Bitlis’in Hizan ilçesinde yaşayan Arif İltaş, dededen kalma mesleğini sürdürerek 40 yıldır söğüt ağacından sepet yapıyor.
Bitlis’in Hizan ilçesinde yaşayan Arif İltaş, dededen kalma mesleğini sürdürerek 40 yıldır söğüt ağacından sepet yapıyor.
Hizan’ın Yeşilova Mahallesi’nde yaşayan sepet ustası İltaş, el işi örme sepetler yaparak, günümüzde çok da yaygın olmayan sepetçilik geleneğini sürdürüyor.
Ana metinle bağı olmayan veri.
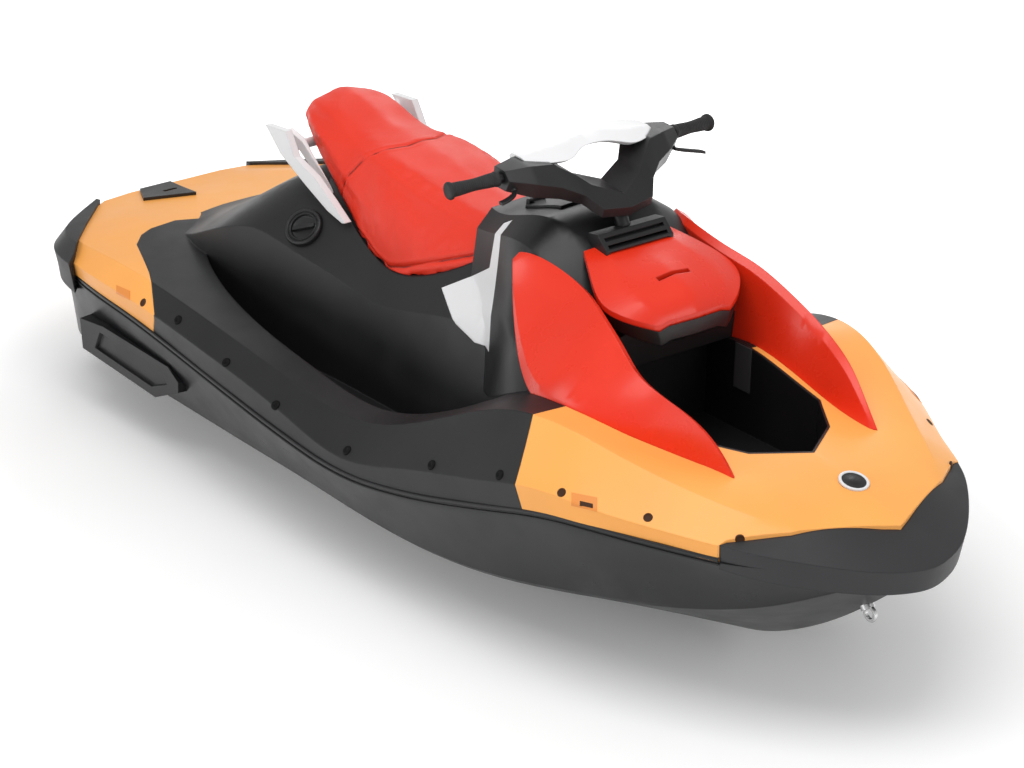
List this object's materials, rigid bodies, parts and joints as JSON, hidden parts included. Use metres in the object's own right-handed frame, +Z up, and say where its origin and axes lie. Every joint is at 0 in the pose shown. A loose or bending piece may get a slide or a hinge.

Bitlis’in farklı bölgelerinden ve farklı şehirlerden sipariş almaya başlayan usta, evini de atölye olarak kullanıyor. Kapısının önünde temizlediği söğüt dallarını daha sonra eve alarak örme işlemini gerçekleştiren İltaş, ürettiği sepetleri ise 30 ile 50 lira arasında satışa sunuyor.
İltaş, Hizan’da sepet örme işini yapan tek kişi olduğunu belirterek, “Bitlis’in Hizan ilçesinde oturuyorum. Evimin bir bölümünde sepet yapıyorum. Bir dükkanım olsun isterdim ama olmadığı için evimde yapıyorum. Ben öldükten sonra bunun devam etmesini istiyorum. Bu mesleği buralarda yapan kimse yok. Söğüt ağacında yeni yeni filizler çıktığında dereleri gezerek bunları toplamaya başlıyorum. Sonbahar geldikten sonra yine dağları gezerek toplamaya başlıyorum. Kapımın önünde bunu temizledikten sonra eve getirerek yavaş yavaş yapmaya başlıyoruz. Küçük sepet, tandır ekmeği pişirenler için büyük sepet yapıyorum. Karakovanlar için sepet yapıyorum. Sipariş üstüne kim ne isterse onu yaparak gönderiyoruz. Bu yaptığım sepetler çok sağlıklı. 10 gün içinde meyve kalsa bozulmaz. Buzdolabına gerek kalmıyor. Evin içinde bir ihtiyaç gibidir. Her şey içine konabilir. El yapımı olduğu için süs eşyası olarak da kullanılabilir. Yaptığım bu sepetleri sipariş üzerine Türkiye’nin farklı yerlerine gönderiyorum. Bizim buranın bal, ceviz ve fındığı meşhurdur. Bölgenin arıcıları beni arıyorlar ve karakovan yapıyorum” dedi.